My writing is suffering from my lack of focus, concentration, and sleep. If Mercedes Lackey wasn’t such a hell of a storyteller I wouldn’t have this problem. The compulsion I feel to read and purchase these books because I enjoy them so much is fascinating. Wouldn’t it be awesome if I could be like that one day?
(By the way, during the writing of this blog post I stumbled upon another book in one of Lackey’s series that I haven’t read and ended up buying it too.)
Out of the list of things I had planned to accomplish today, I managed one. It wasn’t a blog post. However, it is still Monday so by the end of this my daily accomplishments will be up to 2.
I had over a dozen topics to blog about just a few minutes ago. Then I sat down at the the computer and my mind went as blank as the page I have been staring at. It is a good thing that blog post aren’t viewed in the real time it took someone to write them or I would have lost you all after the first paragraph.
Okay, so here is what I am going to do. Last week I didn’t do a proper post and this week I am struggling. So how about some fiction?
I wrote this short for a writing contest in October but never got to use it because they closed submissions early. It’s not exactly my best, but the few people I’ve shared it with found it amusing.
It was a dark and stormy night. All I wanted to do was to eat my Hot Pocket before it cooled beyond room temperature but the rain and the full moon, hidden behind the clouds, drove people into the store. Some were on their way home. Some were stopping in before heading to work a swing shift. All had the wild look a full moon, visible or not, brings out. Eyes open too wide revealing more of the white than normal and pupils dilated dark and round.
I just wanted to eat my lunch, but the flood of people ridden by moon madness prevented me. Who really needs a pack of gum at two in the morning?
I felt a growl slip out as I handed the lady chatting on her phone back her change. She snatched it and her diet coke up without ever making eye contact. My hot pocket was growing colder, my stomach emptier, and my temper hotter with each customer.

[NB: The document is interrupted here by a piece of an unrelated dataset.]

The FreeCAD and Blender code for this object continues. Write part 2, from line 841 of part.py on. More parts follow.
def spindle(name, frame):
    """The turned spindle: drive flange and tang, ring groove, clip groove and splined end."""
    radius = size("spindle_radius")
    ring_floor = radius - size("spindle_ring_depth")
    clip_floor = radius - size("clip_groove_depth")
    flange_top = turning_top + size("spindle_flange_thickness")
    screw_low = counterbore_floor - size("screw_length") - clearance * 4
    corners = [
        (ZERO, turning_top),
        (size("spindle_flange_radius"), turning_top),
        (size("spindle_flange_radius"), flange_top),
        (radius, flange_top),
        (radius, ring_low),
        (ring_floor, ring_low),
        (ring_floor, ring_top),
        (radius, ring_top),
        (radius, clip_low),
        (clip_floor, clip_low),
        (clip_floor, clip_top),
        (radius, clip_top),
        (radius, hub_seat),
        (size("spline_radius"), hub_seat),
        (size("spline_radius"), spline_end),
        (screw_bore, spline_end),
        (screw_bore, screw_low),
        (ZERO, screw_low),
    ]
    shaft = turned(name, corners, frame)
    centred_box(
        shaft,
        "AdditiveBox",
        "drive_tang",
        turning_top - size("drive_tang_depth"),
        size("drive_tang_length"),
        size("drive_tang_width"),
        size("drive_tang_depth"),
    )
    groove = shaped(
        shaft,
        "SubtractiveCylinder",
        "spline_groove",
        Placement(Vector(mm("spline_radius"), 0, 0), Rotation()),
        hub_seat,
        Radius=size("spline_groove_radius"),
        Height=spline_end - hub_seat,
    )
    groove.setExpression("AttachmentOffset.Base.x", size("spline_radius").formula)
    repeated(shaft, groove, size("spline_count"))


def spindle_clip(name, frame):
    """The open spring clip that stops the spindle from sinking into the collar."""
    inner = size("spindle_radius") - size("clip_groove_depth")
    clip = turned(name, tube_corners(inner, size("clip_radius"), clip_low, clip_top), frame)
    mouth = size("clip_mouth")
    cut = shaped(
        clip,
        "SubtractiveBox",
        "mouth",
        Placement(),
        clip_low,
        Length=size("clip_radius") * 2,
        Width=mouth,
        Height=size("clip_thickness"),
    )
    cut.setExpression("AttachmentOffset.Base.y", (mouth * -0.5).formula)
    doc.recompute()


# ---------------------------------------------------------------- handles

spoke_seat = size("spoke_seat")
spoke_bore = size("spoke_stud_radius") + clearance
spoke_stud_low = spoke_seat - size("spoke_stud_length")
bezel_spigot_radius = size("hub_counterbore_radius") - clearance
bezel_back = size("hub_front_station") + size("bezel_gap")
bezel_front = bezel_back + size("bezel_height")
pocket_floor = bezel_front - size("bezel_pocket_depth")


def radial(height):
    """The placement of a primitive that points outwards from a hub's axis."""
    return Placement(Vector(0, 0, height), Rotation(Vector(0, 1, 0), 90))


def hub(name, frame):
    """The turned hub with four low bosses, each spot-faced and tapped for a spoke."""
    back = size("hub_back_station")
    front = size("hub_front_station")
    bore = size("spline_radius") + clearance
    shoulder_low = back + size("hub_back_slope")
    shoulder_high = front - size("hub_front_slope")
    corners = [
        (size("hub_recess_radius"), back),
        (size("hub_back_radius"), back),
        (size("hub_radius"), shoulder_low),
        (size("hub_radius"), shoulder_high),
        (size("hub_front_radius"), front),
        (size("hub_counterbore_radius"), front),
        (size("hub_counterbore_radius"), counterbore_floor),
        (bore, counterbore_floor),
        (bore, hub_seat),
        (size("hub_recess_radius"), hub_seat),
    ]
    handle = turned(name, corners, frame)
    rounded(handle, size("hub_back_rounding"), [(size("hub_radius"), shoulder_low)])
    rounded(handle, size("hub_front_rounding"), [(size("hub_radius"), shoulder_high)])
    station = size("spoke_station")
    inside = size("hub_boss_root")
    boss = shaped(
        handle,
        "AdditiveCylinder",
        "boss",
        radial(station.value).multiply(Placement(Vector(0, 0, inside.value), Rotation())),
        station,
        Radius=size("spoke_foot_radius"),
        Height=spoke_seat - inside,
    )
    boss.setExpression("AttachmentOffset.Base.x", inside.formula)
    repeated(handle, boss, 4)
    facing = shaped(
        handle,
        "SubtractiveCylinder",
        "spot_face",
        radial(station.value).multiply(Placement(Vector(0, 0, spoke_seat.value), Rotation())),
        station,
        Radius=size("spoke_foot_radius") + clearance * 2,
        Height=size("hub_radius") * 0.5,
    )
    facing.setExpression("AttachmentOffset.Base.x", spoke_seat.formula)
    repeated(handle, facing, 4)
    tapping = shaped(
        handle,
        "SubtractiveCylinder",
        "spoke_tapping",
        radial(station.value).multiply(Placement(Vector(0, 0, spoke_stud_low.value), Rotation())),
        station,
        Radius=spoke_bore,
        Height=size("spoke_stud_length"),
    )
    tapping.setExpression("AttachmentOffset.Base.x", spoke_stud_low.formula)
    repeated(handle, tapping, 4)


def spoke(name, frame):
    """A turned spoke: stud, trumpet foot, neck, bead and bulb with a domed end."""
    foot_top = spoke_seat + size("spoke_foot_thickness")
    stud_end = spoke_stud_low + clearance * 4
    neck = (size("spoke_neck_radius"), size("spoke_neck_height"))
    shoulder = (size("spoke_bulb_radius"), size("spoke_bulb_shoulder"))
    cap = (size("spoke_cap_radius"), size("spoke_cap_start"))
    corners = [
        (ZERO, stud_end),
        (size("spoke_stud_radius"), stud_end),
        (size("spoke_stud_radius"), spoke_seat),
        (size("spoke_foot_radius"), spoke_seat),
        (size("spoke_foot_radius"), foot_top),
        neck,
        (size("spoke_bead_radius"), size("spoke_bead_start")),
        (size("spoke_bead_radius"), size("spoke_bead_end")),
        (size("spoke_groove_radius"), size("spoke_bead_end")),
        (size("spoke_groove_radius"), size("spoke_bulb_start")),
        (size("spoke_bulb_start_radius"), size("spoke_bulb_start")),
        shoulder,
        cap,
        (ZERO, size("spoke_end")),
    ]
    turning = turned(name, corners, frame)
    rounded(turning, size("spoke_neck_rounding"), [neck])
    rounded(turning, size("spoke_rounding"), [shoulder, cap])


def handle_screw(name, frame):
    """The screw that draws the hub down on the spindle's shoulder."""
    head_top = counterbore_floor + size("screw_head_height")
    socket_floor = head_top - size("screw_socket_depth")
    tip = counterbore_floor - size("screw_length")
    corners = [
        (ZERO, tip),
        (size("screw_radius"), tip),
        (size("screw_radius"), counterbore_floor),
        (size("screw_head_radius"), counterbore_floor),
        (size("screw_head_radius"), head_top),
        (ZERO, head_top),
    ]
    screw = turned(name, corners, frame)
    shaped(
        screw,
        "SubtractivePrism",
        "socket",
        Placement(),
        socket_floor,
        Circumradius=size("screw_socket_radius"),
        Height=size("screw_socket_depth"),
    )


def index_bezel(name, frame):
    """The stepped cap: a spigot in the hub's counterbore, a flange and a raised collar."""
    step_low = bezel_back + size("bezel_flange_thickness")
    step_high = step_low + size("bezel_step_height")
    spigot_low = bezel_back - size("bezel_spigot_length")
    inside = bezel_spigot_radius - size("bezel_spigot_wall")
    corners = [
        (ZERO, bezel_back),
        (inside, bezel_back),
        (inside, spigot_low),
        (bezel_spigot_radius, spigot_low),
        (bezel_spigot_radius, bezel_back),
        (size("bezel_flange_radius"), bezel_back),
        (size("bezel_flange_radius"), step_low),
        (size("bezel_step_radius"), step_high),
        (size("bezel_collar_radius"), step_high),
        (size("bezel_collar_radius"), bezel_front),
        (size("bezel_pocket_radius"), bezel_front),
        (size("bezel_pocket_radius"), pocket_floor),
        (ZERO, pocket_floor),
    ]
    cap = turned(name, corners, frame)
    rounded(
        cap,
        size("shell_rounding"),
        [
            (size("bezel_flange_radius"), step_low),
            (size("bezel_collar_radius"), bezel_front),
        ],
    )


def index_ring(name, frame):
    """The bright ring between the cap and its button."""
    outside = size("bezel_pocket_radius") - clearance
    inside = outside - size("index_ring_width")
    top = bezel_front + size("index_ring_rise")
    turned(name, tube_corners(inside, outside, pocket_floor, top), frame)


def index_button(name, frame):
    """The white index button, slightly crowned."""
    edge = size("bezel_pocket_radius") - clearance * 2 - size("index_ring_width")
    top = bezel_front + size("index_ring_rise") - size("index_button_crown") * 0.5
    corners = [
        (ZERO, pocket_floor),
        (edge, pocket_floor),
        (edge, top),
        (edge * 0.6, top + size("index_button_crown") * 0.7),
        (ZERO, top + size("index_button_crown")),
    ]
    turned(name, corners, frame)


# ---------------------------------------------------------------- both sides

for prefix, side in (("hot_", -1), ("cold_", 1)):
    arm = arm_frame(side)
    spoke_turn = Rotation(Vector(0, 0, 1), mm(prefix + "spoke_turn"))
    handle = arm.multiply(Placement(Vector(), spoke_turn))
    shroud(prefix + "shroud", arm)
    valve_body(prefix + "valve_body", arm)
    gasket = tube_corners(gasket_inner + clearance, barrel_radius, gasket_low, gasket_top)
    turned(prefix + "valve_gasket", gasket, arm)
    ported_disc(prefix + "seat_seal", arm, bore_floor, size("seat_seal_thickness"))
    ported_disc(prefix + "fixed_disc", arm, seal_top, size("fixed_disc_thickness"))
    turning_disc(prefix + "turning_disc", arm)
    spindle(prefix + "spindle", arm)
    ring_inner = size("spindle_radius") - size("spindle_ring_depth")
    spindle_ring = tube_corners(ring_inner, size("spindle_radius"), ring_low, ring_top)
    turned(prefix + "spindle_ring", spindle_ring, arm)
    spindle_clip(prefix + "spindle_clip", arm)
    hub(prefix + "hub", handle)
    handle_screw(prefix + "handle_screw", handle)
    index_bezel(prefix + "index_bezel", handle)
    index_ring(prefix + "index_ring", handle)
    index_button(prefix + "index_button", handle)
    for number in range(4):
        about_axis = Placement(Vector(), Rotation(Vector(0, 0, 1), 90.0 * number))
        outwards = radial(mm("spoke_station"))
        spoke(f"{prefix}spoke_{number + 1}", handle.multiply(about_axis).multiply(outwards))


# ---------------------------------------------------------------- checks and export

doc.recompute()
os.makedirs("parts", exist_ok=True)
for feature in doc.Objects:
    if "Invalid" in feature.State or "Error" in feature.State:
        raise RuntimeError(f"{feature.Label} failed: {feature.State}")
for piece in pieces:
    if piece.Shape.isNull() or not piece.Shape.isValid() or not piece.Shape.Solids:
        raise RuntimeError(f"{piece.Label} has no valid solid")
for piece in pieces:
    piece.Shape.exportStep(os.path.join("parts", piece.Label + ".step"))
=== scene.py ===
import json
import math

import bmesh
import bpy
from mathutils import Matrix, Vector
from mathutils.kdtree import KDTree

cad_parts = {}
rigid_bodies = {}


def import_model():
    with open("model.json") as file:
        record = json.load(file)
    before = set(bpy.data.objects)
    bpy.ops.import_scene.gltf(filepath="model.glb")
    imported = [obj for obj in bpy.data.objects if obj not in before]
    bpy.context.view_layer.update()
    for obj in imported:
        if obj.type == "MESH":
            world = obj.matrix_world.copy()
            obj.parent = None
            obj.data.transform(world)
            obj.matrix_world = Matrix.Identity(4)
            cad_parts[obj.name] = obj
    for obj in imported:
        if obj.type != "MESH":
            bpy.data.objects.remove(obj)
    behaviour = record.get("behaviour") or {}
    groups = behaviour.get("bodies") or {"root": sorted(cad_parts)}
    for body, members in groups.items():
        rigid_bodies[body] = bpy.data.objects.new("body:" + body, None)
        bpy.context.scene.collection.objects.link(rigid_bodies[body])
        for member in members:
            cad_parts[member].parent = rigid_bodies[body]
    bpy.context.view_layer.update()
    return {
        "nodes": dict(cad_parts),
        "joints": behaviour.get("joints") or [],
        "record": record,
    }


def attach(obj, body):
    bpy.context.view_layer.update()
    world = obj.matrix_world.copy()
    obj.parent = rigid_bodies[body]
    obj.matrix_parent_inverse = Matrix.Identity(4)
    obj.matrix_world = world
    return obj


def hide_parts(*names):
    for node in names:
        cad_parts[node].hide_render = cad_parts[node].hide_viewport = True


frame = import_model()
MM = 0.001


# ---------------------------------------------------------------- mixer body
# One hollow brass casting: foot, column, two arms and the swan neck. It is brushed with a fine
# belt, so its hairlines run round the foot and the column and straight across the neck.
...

I finally got rid of the line and sighed as a glance out of the dirty windows revealed no one in the parking lot. Once again I turned to my lunch. Just as I raised the food to my lips a car pulled up and sat idling in front of the building.
I paused before biting into my Hot Pocket as a couple of teenagers hopped out of the car. One stood in front of the door while the other rushed inside wearing tan pantyhose to disguise his face. Any other day I would have laughed, but I was hungry and I had dealt with enough people for one night. Then he did the unthinkable.

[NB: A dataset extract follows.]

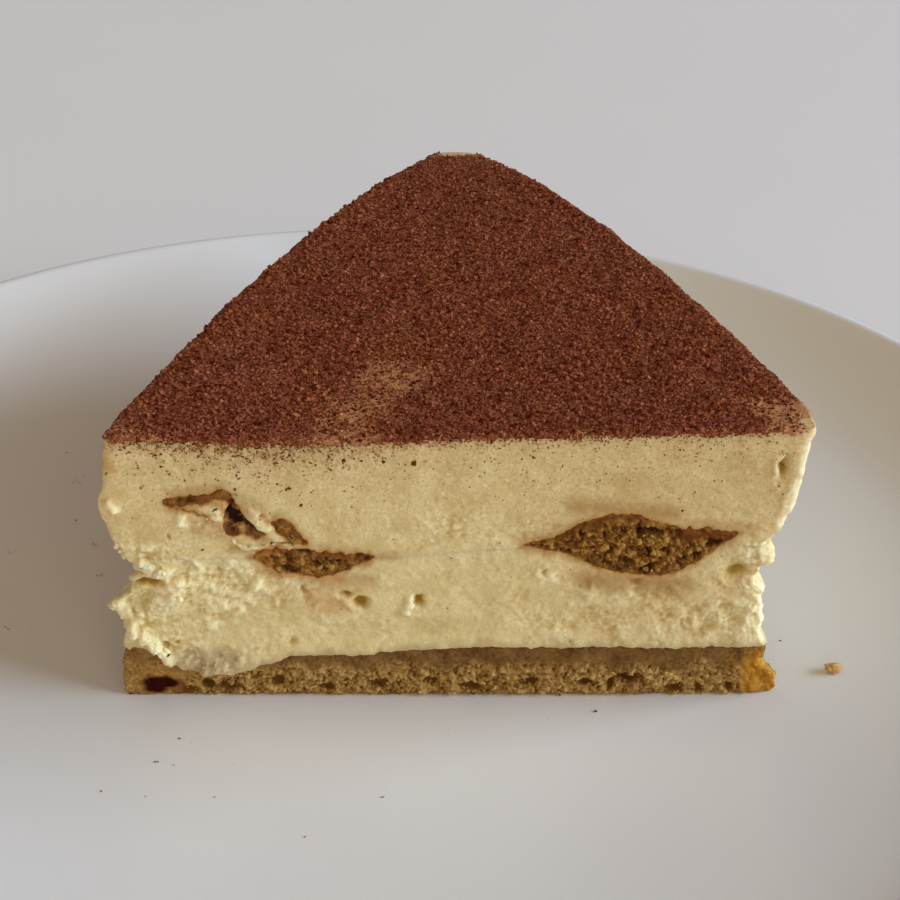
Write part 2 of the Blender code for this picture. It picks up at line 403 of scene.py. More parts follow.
def wallProfile(height, under, over):
    # even rows up the wall between the rows that turn inwards under and over it; the outermost
    # steps are tiny, so that the shading keeps the wall's slope up to its edges
    rows = round(height / wedge["step"])
    shares = [0, 0.003] + [i / rows for i in range(1, rows)] + [0.997, 1]
    return under + [(share, 0) for share in shares] + over


outline, outlineFacing = planOutline()

view = {"lens": 96, "back": 291.1, "up": 218.4, "sideways": 1.1, "down": 31.0}

camera = bpy.data.objects.new("camera", bpy.data.cameras.new("camera"))
bpy.context.scene.collection.objects.link(camera)
camera.data.lens = view["lens"]
camera.data.sensor_width = 36
camera.data.clip_start = 0.01
camera.location = toFrame(-view["sideways"], -view["back"], view["up"])
camera.rotation_euler = (math.radians(90 - view["down"]), 0, 0)
bpy.context.scene.camera = camera

# cut sections of the ladyfingers, as (u, lowest w, highest w)
wholeFinger = [(9.6, 27.2, 27.6), (12, 26.7, 28.3), (14.5, 26.3, 29.0), (17, 25.3, 30.8), (20, 23.6, 32.1),
               (23, 22.7, 32.9), (26, 22.1, 32.7), (29, 21.9, 31.3), (32, 22.7, 30.6), (35, 24.5, 30.4),
               (37.5, 26.9, 30.2), (40.4, 28.8, 29.6)]
brokenEnd = [(-29.6, 24.9, 26.0), (-28.0, 23.9, 26.9), (-26, 22.4, 27.0), (-24.5, 22.3, 26.7),
             (-23.2, 22.4, 27.0), (-21.6, 21.9, 26.9), (-20.5, 21.7, 26.2), (-18.5, 22.0, 26.2),
             (-17, 22.7, 26.2), (-15.3, 23.6, 25.9), (-13.8, 24.2, 26.1), (-12.3, 24.9, 25.7)]
brokenTop = [(-42.2, 34.1, 35.3), (-41, 33.9, 35.6), (-39.4, 33.8, 35.8), (-37.5, 34.3, 36.0),
             (-35.6, 34.7, 36.3), (-34.4, 34.9, 36.8), (-33.6, 35.0, 37.1), (-32.9, 34.2, 36.2),
             (-32.0, 33.6, 34.9), (-31.4, 33.2, 33.9)]
brokenFlap = [(-27.0, 30.5, 31.3), (-26.2, 29.6, 31.8), (-24.9, 28.4, 31.9), (-24.1, 27.8, 31.3),
              (-23.3, 27.6, 30.0), (-22.5, 27.4, 28.7), (-21.7, 27.4, 27.7)]
# the dark gap that the broken ladyfinger left
gap = [(-34.0, 30.4, 31.4), (-33.4, 29.3, 33.6), (-32.7, 28.9, 34.7), (-31.9, 28.9, 34.0),
       (-31.0, 29.2, 32.6), (-30.3, 28.8, 31.4), (-29.4, 28.2, 30.8), (-28.6, 28.3, 30.0),
       (-27.9, 28.8, 29.4)]
cutSections = (wholeFinger, brokenEnd, brokenTop, brokenFlap)
# the broken ladyfinger as it runs on behind the cut face
brokenStrip = [(-41.8, 33.8, 35.4), (-37, 32.6, 35.6), (-32, 29.0, 32.8), (-27, 25.6, 28.8),
               (-22, 22.6, 26.6), (-17, 22.6, 26.2), (-12.7, 24.2, 25.0)]


def sectionAt(table, u):
    # lowest and highest w of a finger at a place across the cut face
    for (left, leftLow, leftHigh), (right, rightLow, rightHigh) in zip(table, table[1:]):
        if left <= u <= right:
            share = (u - left) / (right - left)
            return mix(leftLow, rightLow, share), mix(leftHigh, rightHigh, share)
    return None


def insideFinger(table, u, w):
    # how far (mm) a place lies inside a finger's section, below 0 outside
    span = sectionAt(table, u)
    if span:
        return min(w - span[0], span[1] - w)
    end, low, high = table[0] if u < table[0][0] else table[-1]
    return -math.hypot(u - end, w - (low + high) / 2)


def insideAny(tables, u, w):
    return max(insideFinger(table, u, w) for table in tables)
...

Brandishing a gun he slapped my Hot Pocket out of my hand. I watch the flaky crust of my lunch splatter and crumble on the stained tile floor, all of its cheesy goodness leaking out to join whatever people had tracked in on their shoes. I couldn’t hear what the robber was saying over the rushing roar of my anger reaching its peak.
My hands shifted as I reached for the desecrator of my Hot Pocket. My claws dug into his arm as I bent it backwards, bones snapping as the were forced to go in an unnatural direction. Then the idiot pulled the trigger, shooting himself in the chest. His buddy rushed in from outside, yelling profanity as he took in the blood joining my ruined lunch on the floor. I let him jerk his friend free from my grip when he grabbed for him and the two slipped and tripped their way back to the running car.

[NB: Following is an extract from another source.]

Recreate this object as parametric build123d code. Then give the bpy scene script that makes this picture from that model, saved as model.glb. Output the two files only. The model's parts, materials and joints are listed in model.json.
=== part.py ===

It spun out of the parking lot in a squeal of tires and I let my hands return to normal. When I was sure they were long gone, I washed my hands in the employee’s only sink, popped another Hot Pocket into the microwave, and went to fetch the mop.
I now have about three book length manuscripts under my belt.
Of the three, one book has a couple of sequels waiting in the wings to be written. One is living in dusty honor under my bed because I hate the main characters. (However, two of the side characters from that one have graduated to their own book, but it is still in the process of being written. They also have over half a dozen short stories because I can’t keep them out of my head.) And the last book is waiting for me to start the third rewrite/edit.
I’ve written a science fiction novel, a fantasy novel, and an urban fantasy novel. I am capable of writing in other genres, but I am writing books I would like to read. If I ever want to read a romance novel, a mystery, some regular fiction, or even non fiction book and can’t find what I am looking for, I may make the attempt to write those too. However, at the moment there are dozens of talented people much better at those subject than I am and I haven’t even made a dent in working my way through their work. (Not saying that there aren’t very very talent writes in my own preferred genre. It is what I read the most after all.)
I can’t say if my books are good or bad. A lot of that boils down to personal preference. To risk sounding a bit conceded, I know that I am a decent writer. I can slap down words down and form coherent sentences. My stories typically have the necessary beginnings, middles, and endings, but that doesn’t mean they are good books.
I like them even though they are not completely polished so to me that means they have promise. (Except for the one that lives under my bed. *shudders* Yeah, I know. I write my own monsters.) I have great hopes for the two that I favor and even greater hopes for the ones that are yet to be written.
I write what I like because it keeps my interest. I don’t get very excited over things I don’t like or don’t want to do. Yeah, I do them and sometimes I even do them well, but most of the time I just get them done. I don’t enjoy it and that shows. That is especially true with writing.
You can write what you think people want to see. You can pad the words and polish them up but they will be like cubic zirconia; pretty but obviously fake when set next to a real diamond. When you care about something it shows and your work has that extra shine.
There will always be people who don’t care for your type polished gems. They will see worthless quartz where you see treasures, but there will also be others who realize what you have. I write for myself and for those kindred spirits.
The big question of what I will do with my word treasures when I do have them shined up remains unanswered at the moment. I know I will want to share them. How I manage that, I will take on a book by book basis.